- WHAT IS NEEDED -
Emit the exact text of every line from the line with "Turn this picture" to the line with "corner_round = 0.2", both ends included. No other output is expected.

- RECORD EXCERPTS -
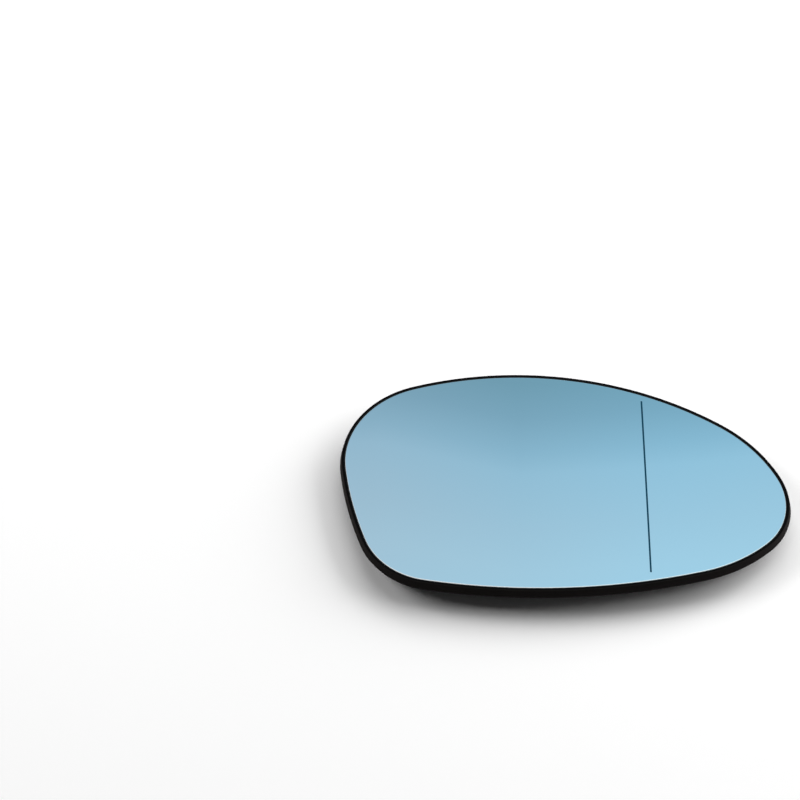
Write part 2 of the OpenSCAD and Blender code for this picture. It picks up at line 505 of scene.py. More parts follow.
GLASS_FINISHES = {
    GlassFinish.COATED: MirrorCoating(),
    GlassFinish.GROUND: MottledFinish(
        "ground_glass_edge",
        dark=(0.7, 0.82, 0.86),
        light=(0.86, 0.93, 0.95),
        grain=0.25 * MM,
        detail=4.0,
        relief=0.01 * MM,
        roughness=0.16,
        metallic=0.9,
    ),
    GlassFinish.BACK: MottledFinish(
        "grey_back_paint",
        dark=(0.15, 0.16, 0.17),
        light=(0.2, 0.21, 0.22),
        grain=1.4 * MM,
        detail=3.0,
        relief=0.02 * MM,
        roughness=0.5,
    ),
    GlassFinish.LINE: MottledFinish(
        "etched_dividing_line",
        dark=(0.001, 0.04, 0.075),
        light=(0.002, 0.052, 0.092),
        grain=0.12 * MM,
        detail=3.0,
        relief=0.008 * MM,
        roughness=0.45,
        gloss=0.06,
    ),
}

CARRIER_FINISHES = {
    # Painted shade: the lip is the same black plastic as the back but coloured far darker and given almost
    # no gloss, in place of the dark reflection that its top shows
    CarrierFinish.LIP: MouldedPlastic(
        "satin_carrier_lip_painted_shade",
        shade=(0.0012, 0.0013, 0.0015),
        lit=(0.0022, 0.0023, 0.0026),
        grain=0.12 * MM,
        relief=0.004 * MM,
        roughness=0.3,
        gloss=0.025,
    ),
    # Painted reflection: the wall is the same black plastic, coloured a lighter brown-grey with almost no
    # gloss, so its colour stands in for the white floor's reflection; its rougher eroded texture is real
    CarrierFinish.WALL: MouldedPlastic(
        "eroded_carrier_wall_painted_floor_reflection",
        shade=(0.013, 0.0115, 0.011),
        lit=(0.019, 0.0165, 0.0158),
        grain=0.16 * MM,
        relief=0.02 * MM,
        roughness=0.5,
        gloss=0.02,
    ),
    CarrierFinish.BACK: MouldedPlastic(
        "carrier_back",
        shade=(0.009, 0.009, 0.0095),
        lit=(0.013, 0.013, 0.014),
        grain=0.16 * MM,
        relief=0.012 * MM,
        roughness=0.42,
        gloss=0.35,
    ),
}


# Form of the glass


@dataclass(frozen=True)
class Arc:
    """One arc of the outline. A radius of None is worked out so that the outline closes."""

    turn: float
    radius: float | None = None


@dataclass(frozen=True)
class EdgePoint:
    """A point on the edge of the glass and the direction in which the edge faces there."""

    at: Vector
    out: Vector


def towards(angle: float) -> Vector:
    """Gives the unit vector in plan in a direction in radians, anticlockwise from +X."""
    return Vector((math.cos(angle), math.sin(angle)))


@dataclass
class Outline:
    """Edge of the glass in plan: eight arcs that run smoothly into one another."""

    length: float = 178 * MM
    height: float = 106 * MM
    start: float = -47.0
    tip: Arc = Arc(73.0, 28.5 * MM)
    upper_bend: Arc = Arc(30.0, 62 * MM)
    upper_edge: Arc = Arc(49.5, 152 * MM)
    upper_corner: Arc = Arc(82.0, 37.5 * MM)
    inner_edge: Arc = Arc(13.0)
    lower_corner: Arc = Arc(58.5, 31.5 * MM)
    lower_edge: Arc = Arc(26.5)
    lower_bend: Arc = Arc(27.5, 62 * MM)

    def _arcs(self) -> list[tuple[float, float, float]]:
        """Closes the outline.

        Returns:
            First direction, turn and radius of each arc, anticlockwise from the tip.
        """
        arcs = [
            self.tip,
            self.upper_bend,
            self.upper_edge,
            self.upper_corner,
            self.inner_edge,
            self.lower_corner,
            self.lower_edge,
            self.lower_bend,
        ]
        unit = math.tau / sum(arc.turn for arc in arcs)
        firsts = [math.radians(self.start) + unit * sum(a.turn for a in arcs[:i]) for i in range(len(arcs))]
        turns = [unit * arc.turn for arc in arcs]
        ways = [towards(first + turn) - towards(first) for first, turn in zip(firsts, turns)]
        gap = -sum(((arc.radius or 0.0) * way for arc, way in zip(arcs, ways)), Vector((0.0, 0.0)))
        one, two = (i for i, arc in enumerate(arcs) if arc.radius is None)
        closing = ways[one].cross(ways[two])
        solved = {one: gap.cross(ways[two]) / closing, two: ways[one].cross(gap) / closing}
        return [(firsts[i], turns[i], solved.get(i, arc.radius)) for i, arc in enumerate(arcs)]

    def points(self, count: int) -> list[EdgePoint]:
        """Walks round the edge in equal steps.

        Args:
            count: Number of points.

        Returns:
            The points, anticlockwise from the lower end of the tip.
        """
        arcs = self._arcs()
        step = sum(turn * radius for _, turn, radius in arcs) / count
        drawn: list[tuple[Vector, float]] = []
        corner, travelled = Vector((0.0, 0.0)), 0.0
        for first, turn, radius in arcs:
            while len(drawn) * step < travelled + turn * radius - HAIR and len(drawn) < count:
                angle = first + (len(drawn) * step - travelled) / radius
                drawn.append((corner + radius * (towards(angle) - towards(first)), angle))
            corner = corner + radius * (towards(first + turn) - towards(first))
            travelled += turn * radius
        low = Vector(min(at[axis] for at, _ in drawn) for axis in (0, 1))
        high = Vector(max(at[axis] for at, _ in drawn) for axis in (0, 1))
        scale = Vector((self.length / (high.x - low.x), self.height / (high.y - low.y)))
        middle = (low + high) / 2
        return [
            EdgePoint(
                Vector(((at.x - middle.x) * scale.x, (at.y - middle.y) * scale.y)),
                Vector((math.cos(angle) / scale.x, math.sin(angle) / scale.y)).normalized(),
            )
            for at, angle in drawn
        ]


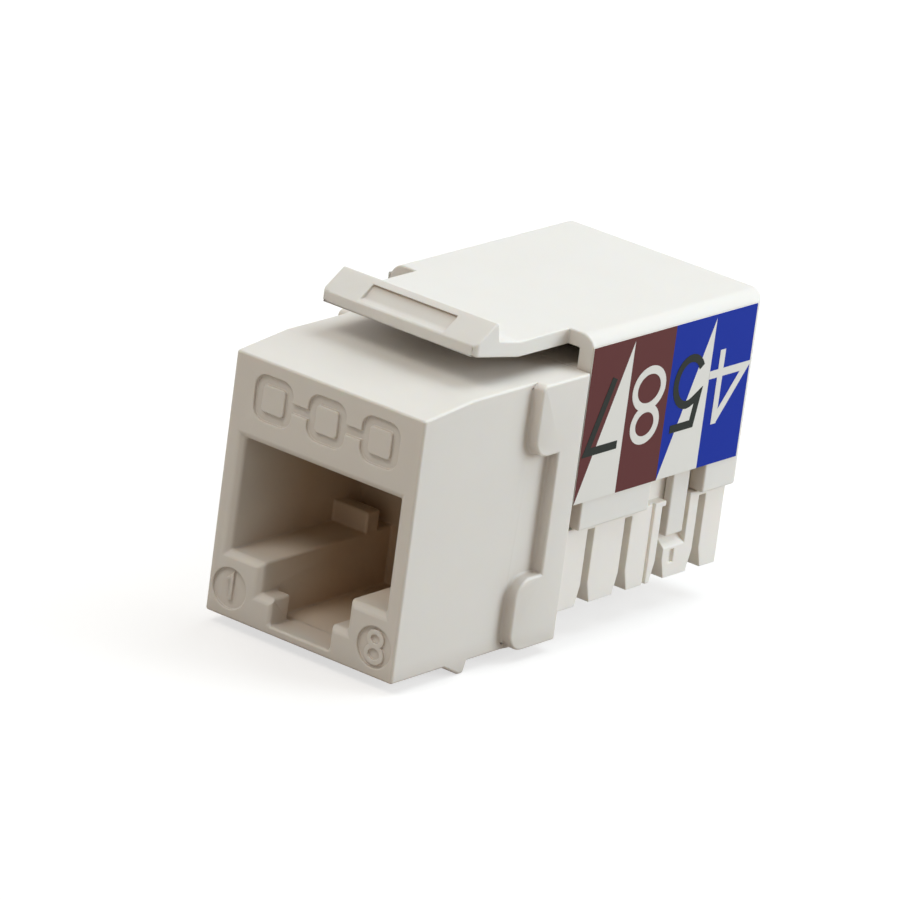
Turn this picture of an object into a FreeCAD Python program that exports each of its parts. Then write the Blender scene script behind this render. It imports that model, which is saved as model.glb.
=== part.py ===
# Keystone jack: a modular socket in a snap-in housing, with a punch-down wire block under a labelled cover.
# Millimetres, +Z up. The port looks towards -Y. The origin is on the surface the jack stands on,
# under the middle of its length and width.
import FreeCAD, Part
import math
import os

Vector = FreeCAD.Vector

# Socket cavity, seen from the port side
port_width = 12.0
port_height = 7.1
port_depth = 12.2
port_bevel = 0.35            # lead-in around the mouth
shelf_height = 4.15          # from the underside to the ledges the plug slides on
side_wall = 1.25             # each side of the port
tab_slot_width = 6.7         # room for the plug's locking tab
tab_slot_floor = 0.4         # wall left under the tab slot
sill_height = 0.55           # thicker floor at the mouth of the tab slot
sill_length = 2.4
keeper_gap = 4.6             # between the two shoulders that the tab locks behind
keeper_height = 1.65         # over the sill
keeper_depth = 1.75
plug_stop_start = 9.7        # where the plug's nose comes to rest
plug_stop_depth = 1.2
plug_stop_height = 1.3
front_wall = 1.6
rear_wall = 1.25
nose_length = 1.25           # how far the wire block enters the housing
carrier_ledge = 0.35         # each side, the seat of the contact carrier

# Layers above the socket
carrier_thickness = 1.6
board_thickness = 1.2
pin_headroom = 1.45          # over the board, for the pins
roof_thickness = 1.5
ramp_rise = 0.5              # the roof falls this much towards the front edge
ramp_run = 4.5
corner_round = 0.2

# Flange that stops behind the panel, and the fixed catch under the housing
flange_proud = 0.75
flange_bar_width = 2.2
tab_reach = 2.3              # each flange tab, forward of the bar
tab_height = 4.65
tab_round = 1.3
tab_top_round = 0.45
catch_start = 5.0
catch_ramp = 1.5             # length of the gentle front slope
catch_crest = 0.45
catch_heel = 0.25            # length of the steep rear slope
catch_drop = 0.75
catch_round = 0.2

# Pin number discs in the face
disc_radius = 1.29
disc_depth = 0.2
disc_inset = 1.63            # disc centre, in from the housing's side
disc_height = 1.85

# Wire block
slot_count = 4
slot_pitch = 3.72
slot_width = 0.68
slot_mouth = 1.4             # across the lead-in at the tower tips
lead_in_height = 1.35
tip_height = 1.4             # tower tips, from the housing's underside
slot_top = 6.3
shoulder_height = 6.65       # where the cover's skirt comes down
front_tower = 2.7
rear_tower = 1.95
tower_depth = 3.8            # across each row of towers
channel_height = 8.2         # ceiling of the cable channel
channel_round = 1.2
groove_set_back = 1.25       # shallow groove, in front of the third slot's middle
groove_width = 0.3
groove_depth = 0.2
recess_foot = 3.4            # lower end of the tongue's recess
recess_ramp = 0.6            # the recess slopes out over this height
recess_play = 0.35           # room behind the tongue
tip_mark_top = 3.2           # small upright groove below the recess
tip_mark_height = 0.85
tip_mark_width = 0.5

# Insulation-displacement blades
blade_width = 2.6
blade_thickness = 0.4
blade_slit = 0.26
blade_slit_height = 5.2
blade_tip_height = 2.9
blade_tip_chamfer = 0.75
blade_shoulder = 0.6         # below the board
blade_pin_width = 0.7
blade_inset = 1.9            # blade, in from the towers' outer face
pin_stand_out = 0.6          # over the board

# Spring contacts
contact_count = 8
contact_pitch = 1.02
contact_radius = 0.19
contact_root = 3.6           # from the face to the upright leg
contact_bend_height = 0.75   # bend, above the port's ceiling
contact_bend_radius = 0.75
contact_slope = 27.0         # degrees below level
contact_reach = 7.4          # from the upright leg back to the free end
contact_slot = 0.56
contact_swing_room = 0.36    # clear of the leg as it rocks, each side
comb_start = 10.15
comb_drop = 3.4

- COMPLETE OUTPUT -
Turn this picture of an object into a FreeCAD Python program that exports each of its parts. Then write the Blender scene script behind this render. It imports that model, which is saved as model.glb.
=== part.py ===
# Keystone jack: a modular socket in a snap-in housing, with a punch-down wire block under a labelled cover.
# Millimetres, +Z up. The port looks towards -Y. The origin is on the surface the jack stands on,
# under the middle of its length and width.
import FreeCAD, Part
import math
import os

Vector = FreeCAD.Vector

# Socket cavity, seen from the port side
port_width = 12.0
port_height = 7.1
port_depth = 12.2
port_bevel = 0.35            # lead-in around the mouth
shelf_height = 4.15          # from the underside to the ledges the plug slides on
side_wall = 1.25             # each side of the port
tab_slot_width = 6.7         # room for the plug's locking tab
tab_slot_floor = 0.4         # wall left under the tab slot
sill_height = 0.55           # thicker floor at the mouth of the tab slot
sill_length = 2.4
keeper_gap = 4.6             # between the two shoulders that the tab locks behind
keeper_height = 1.65         # over the sill
keeper_depth = 1.75
plug_stop_start = 9.7        # where the plug's nose comes to rest
plug_stop_depth = 1.2
plug_stop_height = 1.3
front_wall = 1.6
rear_wall = 1.25
nose_length = 1.25           # how far the wire block enters the housing
carrier_ledge = 0.35         # each side, the seat of the contact carrier

# Layers above the socket
carrier_thickness = 1.6
board_thickness = 1.2
pin_headroom = 1.45          # over the board, for the pins
roof_thickness = 1.5
ramp_rise = 0.5              # the roof falls this much towards the front edge
ramp_run = 4.5
corner_round = 0.2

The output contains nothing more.